感染がコントロールされたら、感染の背景にある犬アトピー性皮膚炎や多汗症に準じた管理へ移行します。また、毛穴に一致した発疹がある場合は、毛穴のクレンジング作用のある硫黄やサリチル酸が配合された製剤を、抗菌成分が配合された製剤と併用すると良いでしょう。
保湿剤の制限はとくにありませんが、犬アトピー性皮膚炎の症例には細胞間脂質成分の補充を考えます。洗浄後はしっかりと保湿をおこないましょう。
② 一般的な薬物療法
ブドウ球菌に対しては抗菌薬がよく使われますが、先に述べたスキンケアでも十分な管理が期待できます。ブドウ球菌は常在菌のため、完全に皮膚から消えることはありません。抗菌薬を無計画に投与すると、抗菌薬に対してブドウ球菌が抵抗性を持つようになることが多いため、漫然と抗菌薬を使用し続けるのはやめましょう。

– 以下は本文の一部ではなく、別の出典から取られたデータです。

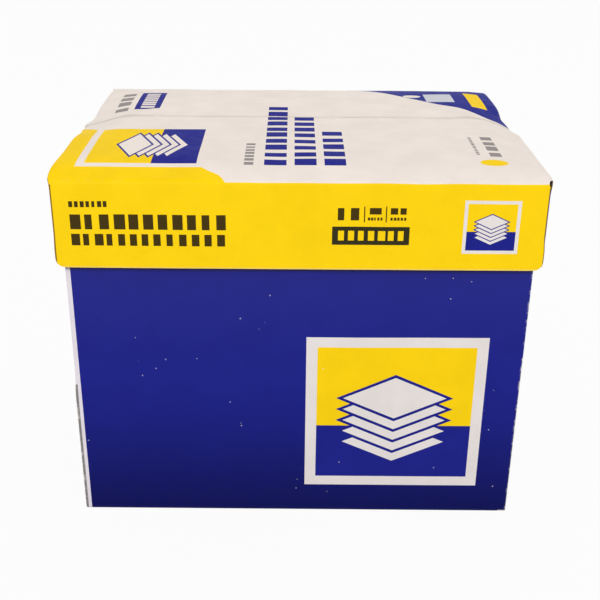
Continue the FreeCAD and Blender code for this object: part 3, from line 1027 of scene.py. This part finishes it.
def wrappedReam(name, material):
    # A block of sheets in its wrapper; at each end two tucks, then the lower flap, then the upper one
    low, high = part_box(name)
    block = bmesh.new()
    bmesh.ops.create_cube(block, size=1.0)
    size = high - low - Vector((ream["layers"] * ream["paper"], 0.0, ream["topRoom"]))
    bmesh.ops.scale(block, vec=size, verts=block.verts)
    bmesh.ops.bevel(block, geom=block.edges[:] + block.verts[:], offset=ream["edgeRound"], affect="EDGES",
                    segments=3, profile=0.5, material=-1)
    longEdges = [edge for edge in block.edges if edge.calc_length() > ream["longEdge"]]
    bmesh.ops.subdivide_edges(block, edges=longEdges, cuts=ream["cuts"], use_grid_fill=True)
    deep, scale, shift = ream["squeeze"]
    for vert in block.verts:
        dent = deep * (noise.noise(vert.co * scale + low * shift) - 1)
        vert.co.y += math.copysign(dent, vert.co.y) * smooth(ream["sideShare"], 1.0, abs(vert.co.y) / high.y)
    bmesh.ops.translate(block, vec=(low + high) / 2, verts=block.verts)
    wide = high.y - ream["sideRoom"]
    bottom, top = low.z + ream["endRoom"], high.z - ream["endRoom"]
    outer, middle, inner = (high.x - layer * ream["paper"] for layer in range(3))
    for side in (-1, 1):
        endLayer(block, side, inner, (-wide, -wide + ream["tuckReach"]), (bottom, top), 0)
        endLayer(block, side, inner, (wide - ream["tuckReach"], wide), (bottom, top), 0)
        endLayer(block, side, middle, (-wide, wide), (bottom, bottom + ream["lowFlap"]), 1)
        endLayer(block, side, outer, (-wide, wide), (top - ream["highFlap"], top), -1)
    mesh = bpy.data.meshes.new(name + "_wrapped")
    block.to_mesh(mesh)
    block.free()
    mesh.materials.append(material)
    return addObject(name + "_wrapped", mesh)


# Build

print("materials")
lidPrints = [
    lidTopMaterial(),
    lidWallMaterial("lidFrontPrint", inks["yellow"], "x", "x"),
    lidWallMaterial("lidBackPrint", inks["navy"], "x", "x"),
    lidWallMaterial("lidLeftPrint", inks["yellow"], "y", "z"),
    lidWallMaterial("lidRightPrint", inks["navy"], "y", "z"),
]
traySide = trayWallMaterial("traySidePrint", "z")
trayPrints = [
    plainBoard("trayFloor", inks["craft"]),
    trayWallMaterial("trayFrontPrint", "x"),
    trayWallMaterial("trayBackPrint", "x"),
    traySide,
    traySide,
]
innerLiner = plainBoard("innerLiner", inks["innerLiner"])

print("carton")
lidSheet = foldedSheet("lidSheet", lid, shapeLid, lidPrints, innerLiner, cutEdge("lidCutEdge", lid))
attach(lidSheet, "lid")
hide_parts("carton_lid")

traySheet = foldedSheet("traySheet", tray, shapeTray, trayPrints, innerLiner, cutEdge("trayCutEdge", tray))
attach(traySheet, "tray")
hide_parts("carton_base")

print("reams")
wrapper = wrapperMaterial()
for name in ream["names"]:
    packed = wrappedReam(name, wrapper)
    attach(packed, "tray")
    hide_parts(name)


# Floor, light and camera

studio = {
    "floorSize": 6.0,
    "floorTone": 0.62,  # the floor's own paint
    "floorRough": 0.8,
    "floorSeen": 0.955,
    "sky": 0.66,
    "lamps": [
        ("keyLamp", (-0.6, -1.7, 0.75), (0, 0, 0.15), 1.3, 11.0),
        ("fillLamp", (1.3, -1.1, 0.8), (0, 0, 0.12), 1.3, 4.6),
        ("topLamp", (0.1, 0.9, 1.8), (0, 0, 0.2), 1.4, 7.3),
    ],
    "camera": (-0.00474, -0.67684, 0.45049),
    "turn": (66.652, -0.313, 0.340),
    "focalPixels": 952.44,
    "centrePixel": (288.64, 251.94),
    "imagePixels": 600,
    "sensor": 36.0,
}


def addFloor():
    bpy.ops.mesh.primitive_plane_add(size=studio["floorSize"])
    floor = bpy.context.object
    floor.name = "floor"
    material, tree, shader = newMaterial("paleFloor")
    tone = studio["floorTone"]
    shader.inputs["Base Color"].default_value = (tone, tone, tone, 1)
    shader.inputs["Roughness"].default_value = studio["floorRough"]
    glow = addNode(tree, "Emission", {}).outputs[0]
    rays = addNode(tree, "LightPath", {}).outputs
    direct = maths(tree, "MAXIMUM", rays["Is Camera Ray"], rays["Is Glossy Ray"])
    seen = times(tree, direct, studio["floorSeen"])
    blend = addNode(tree, "MixShader", {0: seen, 1: shader.outputs[0], 2: glow})
    plug(tree, tree.nodes["Material Output"].inputs["Surface"], blend.outputs[0])
    floor.data.materials.append(material)


def addWorld():
    world = bpy.data.worlds.new("studioWorld")
    bpy.context.scene.world = world
    world.use_nodes = True
    tree = world.node_tree
    background = tree.nodes["Background"]
    background.inputs["Color"].default_value = (1, 1, 1, 1)
    rays = addNode(tree, "LightPath", {}).outputs
    mirrorRays = maths(tree, "MAXIMUM", rays["Is Glossy Ray"], rays["Is Transmission Ray"])
    seen = maths(tree, "MAXIMUM", rays["Is Camera Ray"], mirrorRays)
    strength = maths(tree, "MULTIPLY_ADD", seen, 1 - studio["sky"], studio["sky"])
    plug(tree, background.inputs["Strength"], strength)


def addLamps():
    for name, place, target, size, power in studio["lamps"]:
        data = bpy.data.lights.new(name, "AREA")
        data.shape = "SQUARE"
        data.size = size
        data.energy = power
        lamp = addObject(name, data)
        lamp.location = place
        lamp.rotation_euler = (Vector(target) - Vector(place)).to_track_quat("-Z", "Y").to_euler()


def addCamera():
    data = bpy.data.cameras.new("camera")
    data.sensor_width = studio["sensor"]
    data.lens = studio["focalPixels"] / studio["imagePixels"] * studio["sensor"]
    half = studio["imagePixels"] / 2
    data.shift_x = (half - studio["centrePixel"][0]) / studio["imagePixels"]
    data.shift_y = (studio["centrePixel"][1] - half) / studio["imagePixels"]
    data.clip_start = 0.01
    camera = addObject("camera", data)
    camera.location = studio["camera"]
    camera.rotation_euler = [math.radians(angle) for angle in studio["turn"]]
    bpy.context.scene.camera = camera


print("studio")
addFloor()
addWorld()
addLamps()
addCamera()
bpy.context.scene.view_settings.view_transform = "Standard"
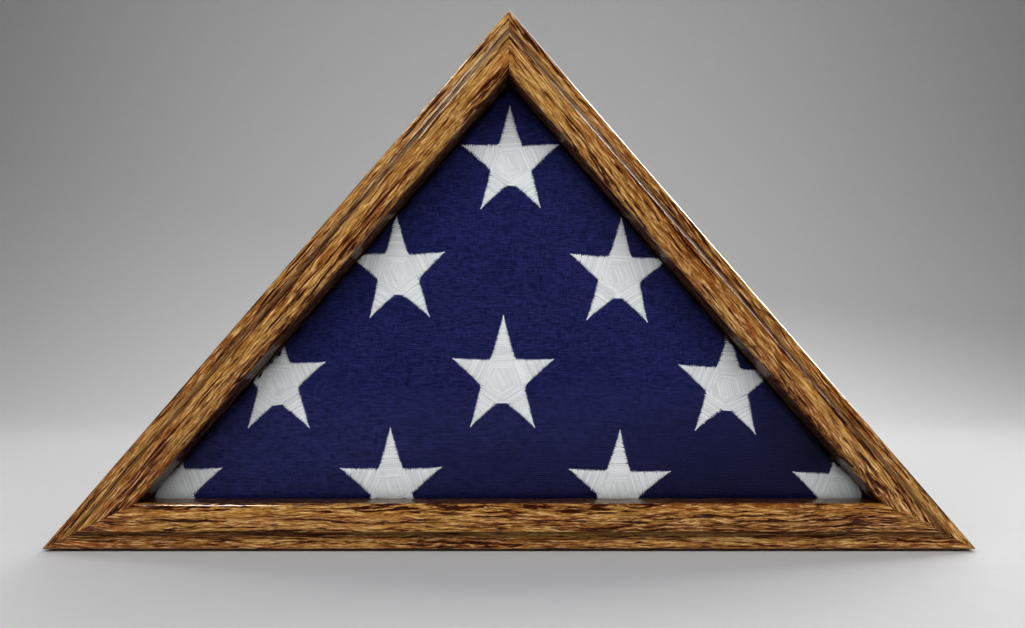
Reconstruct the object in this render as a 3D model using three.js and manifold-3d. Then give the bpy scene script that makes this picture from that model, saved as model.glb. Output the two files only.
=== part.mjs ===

そのほか、犬アトピー性皮膚炎や多汗症などの原因に応じた薬物が使用されることがあります。
③ その他
犬アトピー性皮膚炎の症例では常に食物アレルギーの併発に留意し、環境アレルゲンの回避のための清掃や服の着用などを検討します。高温多湿な夏季においては、室温25~28℃、湿度60~70%を維持します。発汗はストレスで悪化するため多汗症の症例ではストレスケアを行います。免疫力を高めるために乳酸菌製剤などのサプリメントを併用することも検討します。
■ 膿皮症の予後
抗菌療法を行うと3~4週間ほどで膿皮症の症状を軽減することが可能です。しかし、犬アトピー性皮膚炎や多汗症が存在するケースでは再発しやすい傾向があります。
■ 獣医師からひとこと
膿皮症では原因のブドウ球菌に対する治療はもちろん、その原因を考えたケアや治療が大切です。